#### [GOAL]
Below is a listing; reproduce each line of it exactly.

#### [INFORMATION SHOWN]
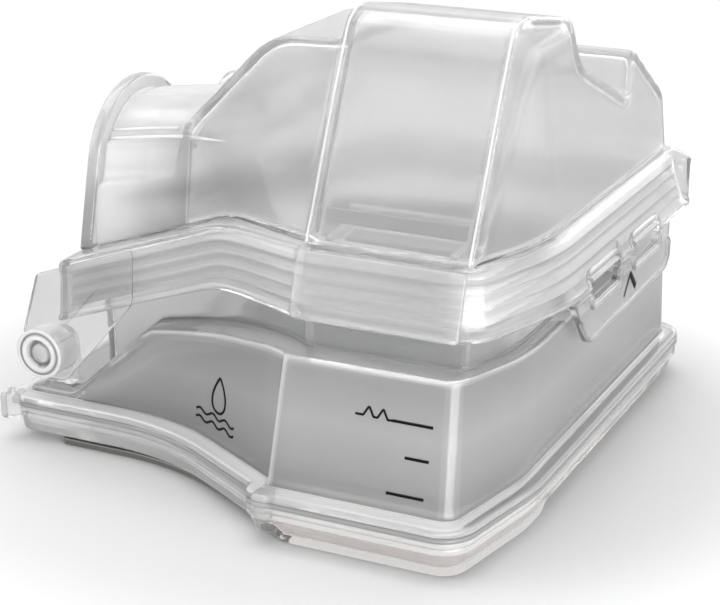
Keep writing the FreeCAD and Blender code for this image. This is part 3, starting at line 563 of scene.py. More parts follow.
def quarter(centre, radius, start, stop, steps=5):
    """Quarter-circle points in the (blend, height) plane; the blend runs over the ledge's width."""
    a = np.radians(np.linspace(start, stop, steps))
    return [(centre[0] + radius[0] * math.cos(t), centre[1] + radius[1] * math.sin(t)) for t in a]


def tub_wall():
    """Flange, leaning wall, ledge, neck and rounded rim as one section of (blend, inward, height), carried
    round the tub and back inside."""
    outside = [(-3.7, 8.2), (-4.0, 8.5), (-4.0, 8.8), (-4.0, 9.2), (-3.78, 9.35), (-3.78, 9.45), (-4.0, 9.6),
               (-4.0, 10.3), (-3.9, 10.7), (-3.65, 10.93), (-3.3, 11.0), (-3.0, 11.0), (-0.9, 11.0),
               (-0.55, 11.03), (-0.2, 11.16), (-0.03, 11.5)]
    outside += [(0, h) for h in (12.2, 14, 18, 23, 28, 33, 36.4)]
    section = [(0, *point) for point in outside]
    section += [(b, 0, h) for b, h in quarter((0.12, LEDGE - ROUNDING), (0.12, ROUNDING), 180, 90)]
    section += [(b, 0, LEDGE) for b in np.linspace(0.16, 0.84, 8)]
    section += [(b, 0, h) for b, h in quarter((0.88, LEDGE + ROUNDING), (0.12, ROUNDING), 270, 360)]
    section += [(1, 0, h) for h in (39.5, 42, 44.6, 45.7)]
    section += [(1, 0.26, 46.23), (1, 0.9, RIM), (1, 1.54, 46.23), (1, WALL, 45.7)]
    section += [(1, WALL, h) for h in (44.6, 41, 37.0)]
    section += [(b, WALL, 35.84) for b in (0.96, 0.8, 0.6, 0.4, 0.2, 0.06)]
    section += [(0, WALL, h) for h in (35, 28, 20, 12, 8.3)]
    section += [(0, 1.7, FLANGE_SPLIT), (0, -1.0, FLANGE_SPLIT)]
    grid = np.array([tub_ring(*point) for point in section])
    piece = skin("tub_wall", grid, ("base", "clear_shell", SHELL), ["tub_shell"])
    mark(piece.data, "level", np.repeat([height * MM for _, _, height in section], grid.shape[1]))

    def wall(x, y, z):
        under_ledge = abs(z - ledge_line(x) + 2.16) < 0.25
        return (z < ledge_line(x) - 0.2) & ~under_ledge

    def ledge_end(x, y, z):
        return (z > ledge_line(x) - 0.6) & (z < ledge_line(x) + 1) & (x > 53) & (y > -12)

    # the leaning wall takes the wall material with its painted shade
    also(piece, WALL_PLASTIC, wall)
    also(piece, FLANGE, lambda x, y, z: z < WALL_FOOT)
    also(piece, MILKY, lambda x, y, z: (z > 10.6) & (z < WALL_FOOT) & (x < 13))
    also(piece, MILKY, ledge_end)


PLATE_WINDOW = np.array([
    (-51.3, -40.5, 12.3), (-21, -40.55, 1), (13, -40.6, 1), (14, -40.6, 1), (51.3, -40.5, 12.3),
    (51.35, -20, 1), (51.3, 57.3, 12.3), (-51.3, 57.3, 12.3)])
PAN_RUNS = [30, 40, 6, 60, 24, 110, 50, 40]
KEEL_DROP = 1.8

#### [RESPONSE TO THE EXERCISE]
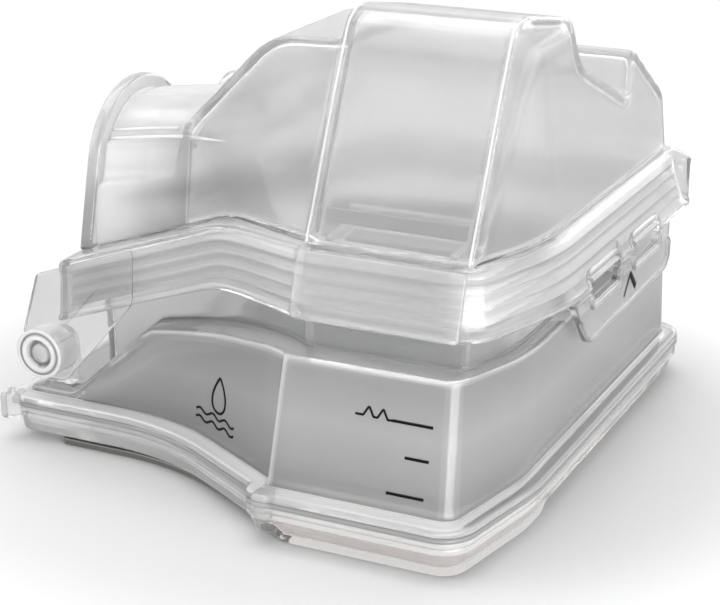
Keep writing the FreeCAD and Blender code for this image. This is part 3, starting at line 563 of scene.py. More parts follow.
def quarter(centre, radius, start, stop, steps=5):
    """Quarter-circle points in the (blend, height) plane; the blend runs over the ledge's width."""
    a = np.radians(np.linspace(start, stop, steps))
    return [(centre[0] + radius[0] * math.cos(t), centre[1] + radius[1] * math.sin(t)) for t in a]


def tub_wall():
    """Flange, leaning wall, ledge, neck and rounded rim as one section of (blend, inward, height), carried
    round the tub and back inside."""
    outside = [(-3.7, 8.2), (-4.0, 8.5), (-4.0, 8.8), (-4.0, 9.2), (-3.78, 9.35), (-3.78, 9.45), (-4.0, 9.6),
               (-4.0, 10.3), (-3.9, 10.7), (-3.65, 10.93), (-3.3, 11.0), (-3.0, 11.0), (-0.9, 11.0),
               (-0.55, 11.03), (-0.2, 11.16), (-0.03, 11.5)]
    outside += [(0, h) for h in (12.2, 14, 18, 23, 28, 33, 36.4)]
    section = [(0, *point) for point in outside]
    section += [(b, 0, h) for b, h in quarter((0.12, LEDGE - ROUNDING), (0.12, ROUNDING), 180, 90)]
    section += [(b, 0, LEDGE) for b in np.linspace(0.16, 0.84, 8)]
    section += [(b, 0, h) for b, h in quarter((0.88, LEDGE + ROUNDING), (0.12, ROUNDING), 270, 360)]
    section += [(1, 0, h) for h in (39.5, 42, 44.6, 45.7)]
    section += [(1, 0.26, 46.23), (1, 0.9, RIM), (1, 1.54, 46.23), (1, WALL, 45.7)]
    section += [(1, WALL, h) for h in (44.6, 41, 37.0)]
    section += [(b, WALL, 35.84) for b in (0.96, 0.8, 0.6, 0.4, 0.2, 0.06)]
    section += [(0, WALL, h) for h in (35, 28, 20, 12, 8.3)]
    section += [(0, 1.7, FLANGE_SPLIT), (0, -1.0, FLANGE_SPLIT)]
    grid = np.array([tub_ring(*point) for point in section])
    piece = skin("tub_wall", grid, ("base", "clear_shell", SHELL), ["tub_shell"])
    mark(piece.data, "level", np.repeat([height * MM for _, _, height in section], grid.shape[1]))

    def wall(x, y, z):
        under_ledge = abs(z - ledge_line(x) + 2.16) < 0.25
        return (z < ledge_line(x) - 0.2) & ~under_ledge

    def ledge_end(x, y, z):
        return (z > ledge_line(x) - 0.6) & (z < ledge_line(x) + 1) & (x > 53) & (y > -12)

    # the leaning wall takes the wall material with its painted shade
    also(piece, WALL_PLASTIC, wall)
    also(piece, FLANGE, lambda x, y, z: z < WALL_FOOT)
    also(piece, MILKY, lambda x, y, z: (z > 10.6) & (z < WALL_FOOT) & (x < 13))
    also(piece, MILKY, ledge_end)


PLATE_WINDOW = np.array([
    (-51.3, -40.5, 12.3), (-21, -40.55, 1), (13, -40.6, 1), (14, -40.6, 1), (51.3, -40.5, 12.3),
    (51.35, -20, 1), (51.3, 57.3, 12.3), (-51.3, 57.3, 12.3)])
PAN_RUNS = [30, 40, 6, 60, 24, 110, 50, 40]
KEEL_DROP = 1.8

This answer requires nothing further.